The quiz is something that stands out for me. The viewer is not told that they will take a quiz nor what the objectives or content are. They watch Walking Dead and then take the ‘live’ quiz in Talking Dead. The questions could come from anywhere in the episode.
Such a quiz design is contrary to what most teachers might have been taught. For example, there must be clear alignment between curricular goals, lesson outcomes, lesson activities, and assessment. Teachers are taught to prepare the students first and to let them know what the objectives and outcomes are.
The show’s quiz breaks this formula because people want to watch the show, they are paying attention throughout, and they might even watch the show again if they did not notice something. The quiz is gamified in that participants compete to be the fastest and have the most correct answers, and the winners (with anonymised handles) are displayed in a leaderboard.
All these and the panel interviews are done in the space of 30-40 minutes. This might sound chaotic, but the elements are implemented so skilfully and seamlessly that it looks effortless. The pattern is formulaic, but viewers are drawn to the Talking Dead because it is so enjoyable.

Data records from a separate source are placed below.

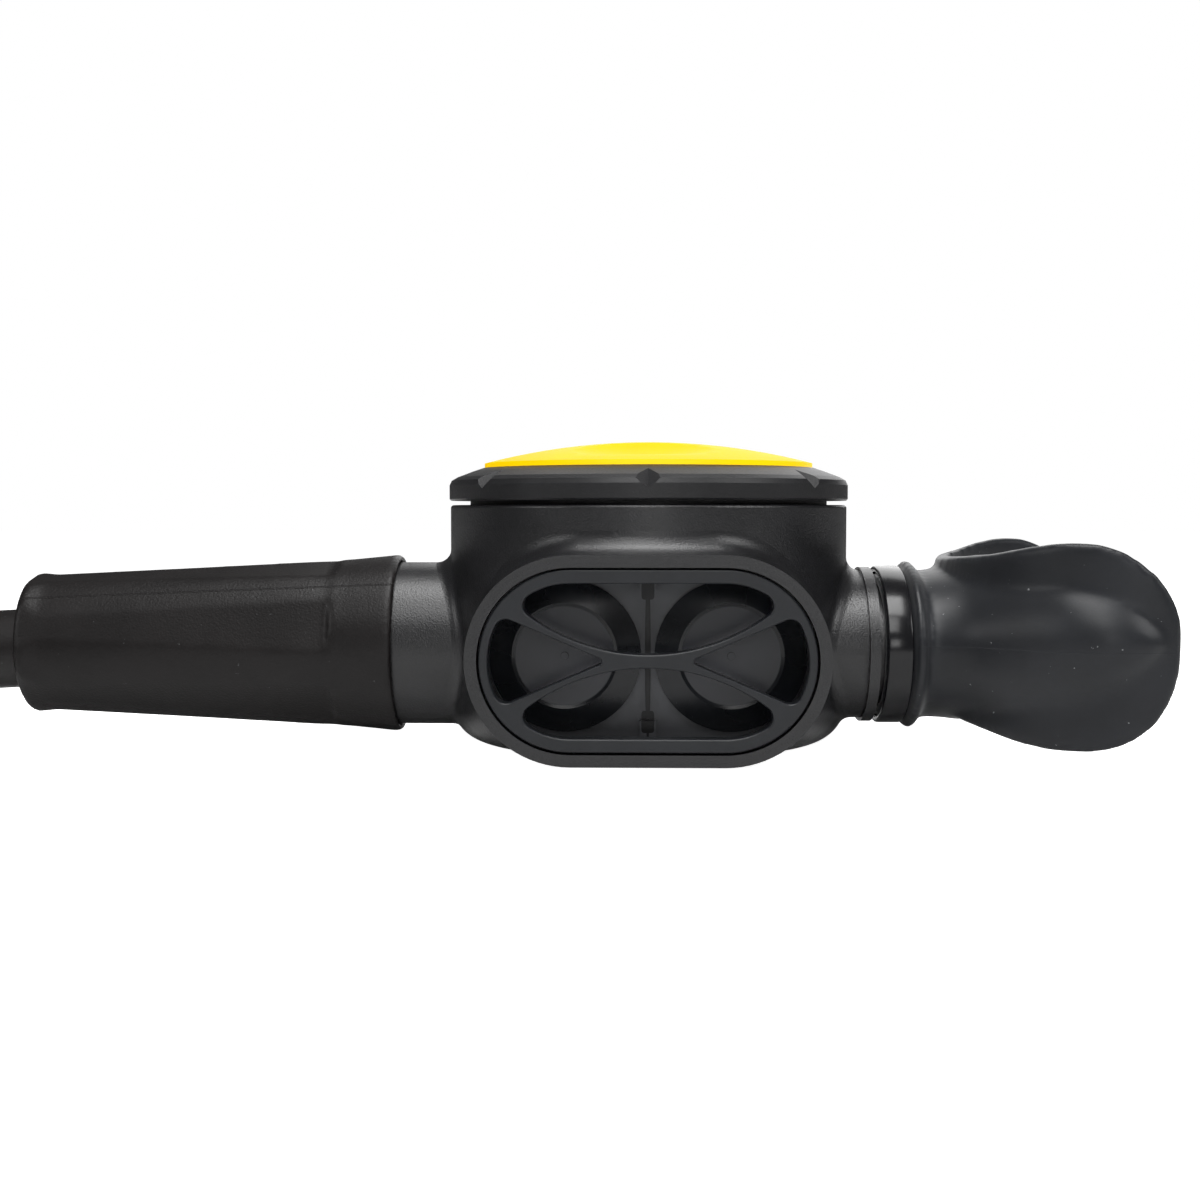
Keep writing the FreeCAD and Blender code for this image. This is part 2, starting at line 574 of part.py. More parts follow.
def make_purge_cover():
    """Domed button with a flange under the ring lip and a centre boss."""
    flange_top = p.flange_bottom + p.flange_thick
    boss_low = p.disc_bottom + p.disc_thick + p.web_thick + p.run_gap + 0.05
    skirt = turned("cover_skirt", "Z", [
        (p.cover_radius - p.cover_wall, p.flange_bottom), (p.cover_flange, p.flange_bottom),
        (p.cover_flange, flange_top), (p.cover_radius, flange_top), (p.cover_radius, p.cover_edge),
        (p.cover_radius - p.cover_wall, p.cover_edge)])
    rise = p.cover_apex - p.cover_edge
    ball = (p.cover_radius * p.cover_radius + rise * rise) / (2 * rise)
    outer = doc.addObject("Part::Sphere", "cover_dome_outer")
    place(bind(outer, Radius=ball), (0, 0, p.cover_apex - ball))
    inner = doc.addObject("Part::Sphere", "cover_dome_inner")
    place(bind(inner, Radius=ball - p.cover_wall), (0, 0, p.cover_apex - ball))
    drum = cylinder("cover_drum", p.cover_radius, rise + 4, (0, 0, p.cover_edge - 1.4))
    dome = common("cover_dome", cut("cover_dome_shell", outer, inner), drum)
    boss = cylinder("cover_boss", p.purge_boss, p.cover_apex - 1 - boss_low, (0, 0, boss_low))
    boss = common("cover_boss_in", boss, outer)
    keep("purge_cover", fuse("cover_whole", skirt, dome, boss))


def make_purge_spring():
    """Conical return spring between the ring's shelf and the cover's flange."""
    foot, head, strip = p.spring_foot, p.spring_head, p.spring_strip
    low, high = p.shelf_top + 0.02, p.flange_bottom - 0.02
    keep("purge_spring", turned("purge_spring_turned", "Z", [
        (foot, low), (foot + 1, low), (head, high - strip), (head + 0.8, high - strip),
        (head + 0.8, high), (head - 0.4, high), (foot + 0.6, low + strip), (foot, low + strip)]))


def make_helix(node, mean, wire, length, turns, at, rotation=None):
    """Round-wire coil spring as a swept solid."""
    spine = Part.makeHelix(length / turns, length, mean)
    start = Vector(mean, 0, 0)
    circle = Part.Wire([Part.makeCircle(wire, start, Vector(0, 1, 0))])
    shape = Part.Wire(spine.Edges).makePipeShell([circle], True, True)
    thing = doc.addObject("Part::Feature", node + "_coil")
    thing.Shape = shape
    place(thing, at, rotation)
    keep(node, thing)


# --- valve train ----------------------------------------------------------------

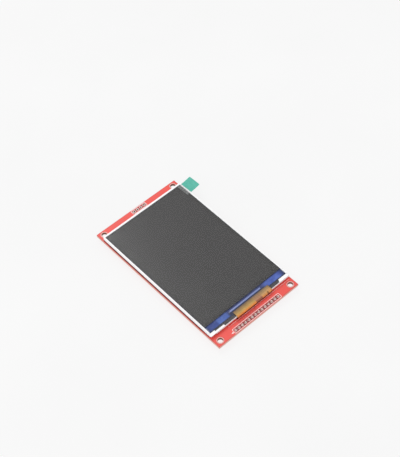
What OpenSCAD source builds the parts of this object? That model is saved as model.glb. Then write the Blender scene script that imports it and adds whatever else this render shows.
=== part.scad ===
// Graphic display module: a glass display in a white backlight frame,
// taped to the front of a printed circuit board, with a card socket behind.
// Millimetres. The origin is the centre of the four mounting holes on the
// board's rear face. +X runs across the short side, +Y runs along the long
// side away from the pin row, and +Z points out of the display.

/* [Circuit board] */
// Width of the board across the short side
board_w = 61.74; // [60:0.02:64]
// Length of the board along the long side
board_l = 108.04; // [106:0.02:110]
// Thickness of the board
board_t = 1.6; // [1.2:0.1:1.6]
// Diameter of the four mounting holes
mount_hole_d = 3.2; // [2.8:0.1:3.4]
// Distance between the mounting holes across the board
mount_pitch_x = 54.74; // [54:0.02:56]
// Distance between the mounting holes along the board
mount_pitch_y = 102.04; // [101:0.02:103]
// Outer diameter of the tinned ring around each mounting hole
mount_ring_d = 4.4; // [4.2:0.1:5.4]
// Inner diameter of the tinned ring, clear of the hole's edge
mount_ring_bore_d = 3.6; // [3.6:0.1:3.8]

/* [Pin rows] */
// Number of holes in the main pin row
main_pins = 14; // [4:1:18]
// Number of holes in the card pin row
card_pins = 4; // [2:1:8]
// Distance between neighbouring pins
pin_pitch = 2.54; // [2:0.02:2.54]
// Bore of each plated pin hole
pin_bore_d = 1.0; // [0.8:0.05:1.1]
// Diameter of the tinned land around each pin hole
pin_land_d = 1.8; // [1.5:0.05:2]
// Distance from the board's edge to either pin row
pin_edge = 1.97; // [1.9:0.01:2.2]
// Height of the solder on the main row above the board
solder_h = 1.05; // [0.4:0.05:1.2]

/* [Display] */
// Thickness of the foam tape that holds the display
foam_t = 1.0; // [0.5:0.1:1]
// Width of the white backlight frame
frame_w = 60.8; // [60:0.1:61]
// Lower end of the white frame, by the pin row
frame_y0 = -47.0; // [-47.5:0.1:-46.8]
// Upper end of the white frame
frame_y1 = 48.1; // [48:0.1:48.4]
// Width of the display glass
glass_w = 59.0; // [58.8:0.1:59.1]
// Lower edge of the rear glass, which carries the driver chip
rear_glass_y0 = -44.9; // [-44.9:0.1:-44.6]
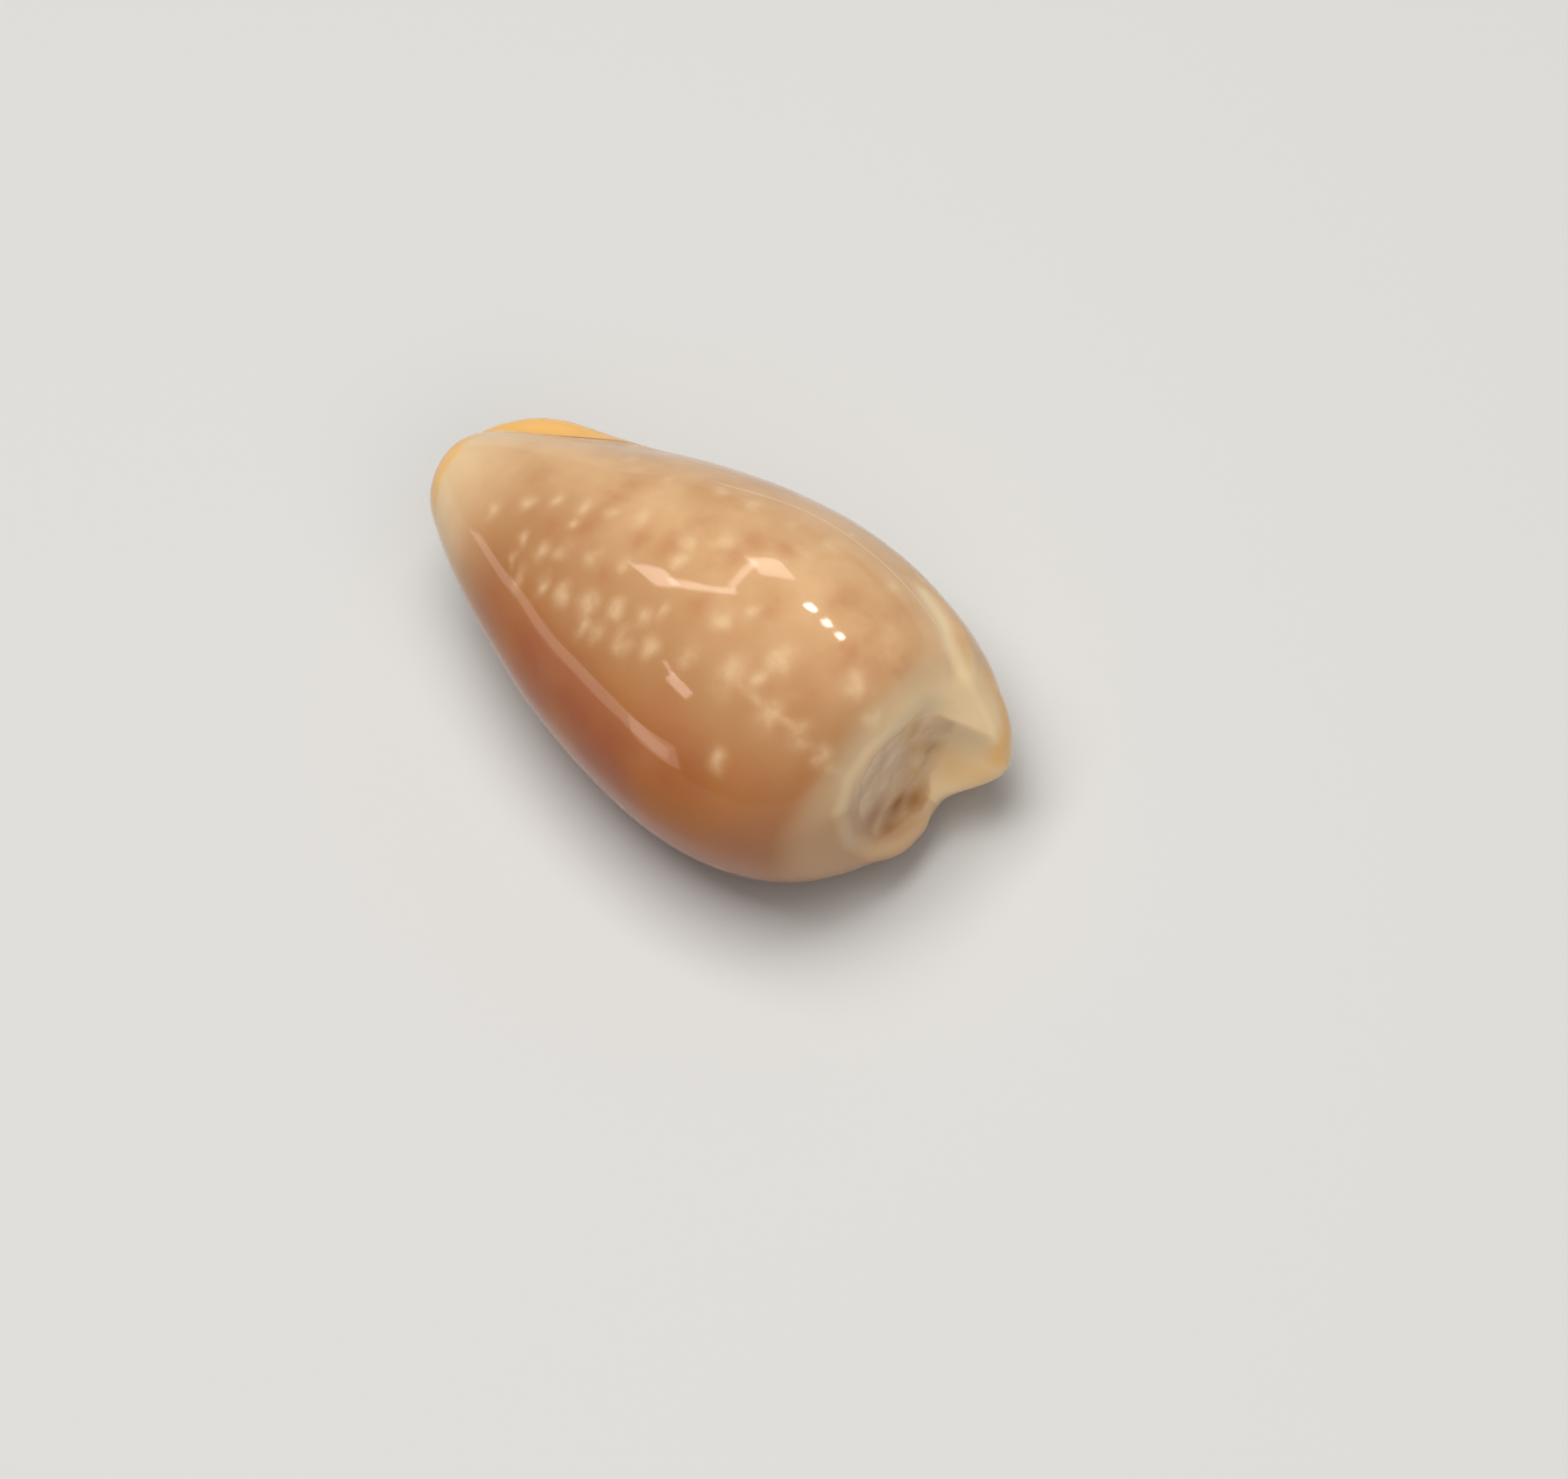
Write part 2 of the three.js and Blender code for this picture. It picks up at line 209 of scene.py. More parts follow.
# The early whorls under the glaze: their outline, the spots of their rosy lower part, and the
# brown tip, all in pixels. In millimetres: the gap between the rounds of the pale spiral that winds
# out from the tip, partly the whorls' own and partly painted glints, the softness of the outline,
# and from where along the axis they show.
SPIRE_PATCH = (
    (983, 930), (985, 895), (998, 868), (1018, 847), (1047, 826), (1075, 819), (1091, 827), (1079, 843),
    (1066, 862), (1062, 885), (1064, 905), (1052, 927), (1028, 944), (1004, 959), (988, 950),
)
ROSY_SPIRE = ((998, 935, 26), (1016, 948, 20), (1046, 915, 18), (1066, 856, 8))
SPIRE_TIP = (1026, 921)
TIP_RADIUS = 14
SPIRE_TURN_GAP = 1.5
TURN_AND_GLINT_WIDTH = 0.2
PATCH_EDGE = 0.3
PATCH_FROM = 26.3
ORANGE_UNDER_PATCH = 0.2

# Cream and orange of the lip and the callus. A pair is the x or the growth angle from which a
# colour comes or goes, and the reach over which it does. A cover is its greatest amount.
VARIX_COVER = 0.12
ANTERIOR_CREAM = SimpleNamespace(goes=(0, 5.5), cover=0.72)
UNDER_CREAM = SimpleNamespace(comes=(265, 60), cover=0.4)
CHAMBER_CREAM = 0.8
LIP_EDGE_ORANGE = SimpleNamespace(goes=(4, 22), cover=0.75)
RIM_ORANGE = SimpleNamespace(goes=(0.3, 0.8), cover=0.8)
# The callus round the spire starts sooner along the axis on the parietal side, and is weaker there
CALLUS = SimpleNamespace(comes=(25.9, 1.6), cover=0.75, sooner=0.7, weaker=0.62, regained=0.6)
PARIETAL_SIDE = (185, 50)
NOTCH_SIDE = (320, 35)

# Brown and amber of the lower side, partly the shell's own deeper colour and partly painted shade
# of the side turned from the light: where round the whorl and along the axis they come. Toward
# the spire the amber goes by a part.
BROWN_AND_SHADE_SIDE = SimpleNamespace(round_whorl=(125, 55), along_axis=(1, 7))
AMBER_AND_SHADE_SIDE = SimpleNamespace(round_whorl=(175, 38), along_axis=(1.5, 9), goes=(19, 7.5), part=0.6)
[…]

The differences are down to agency. How might teachers give the ownership of learning, complete with its excitement and its problems, to the learner so that it is a joyful burden to bear?
Other than these “lesson” elements, Chris Hardwick is a consummate host and he reminds me of a skilled classroom facilitator who relies on the pedagogy of questions. How many of our teachers still prefer to be purveyors of content instead of facilitators of thinking and learning?
I can already hear zombie teachers moaning and groaning that Talking Dead is for entertainment, not education. I say we be humble enough to learn from non-educators with good ideas how to be better educators.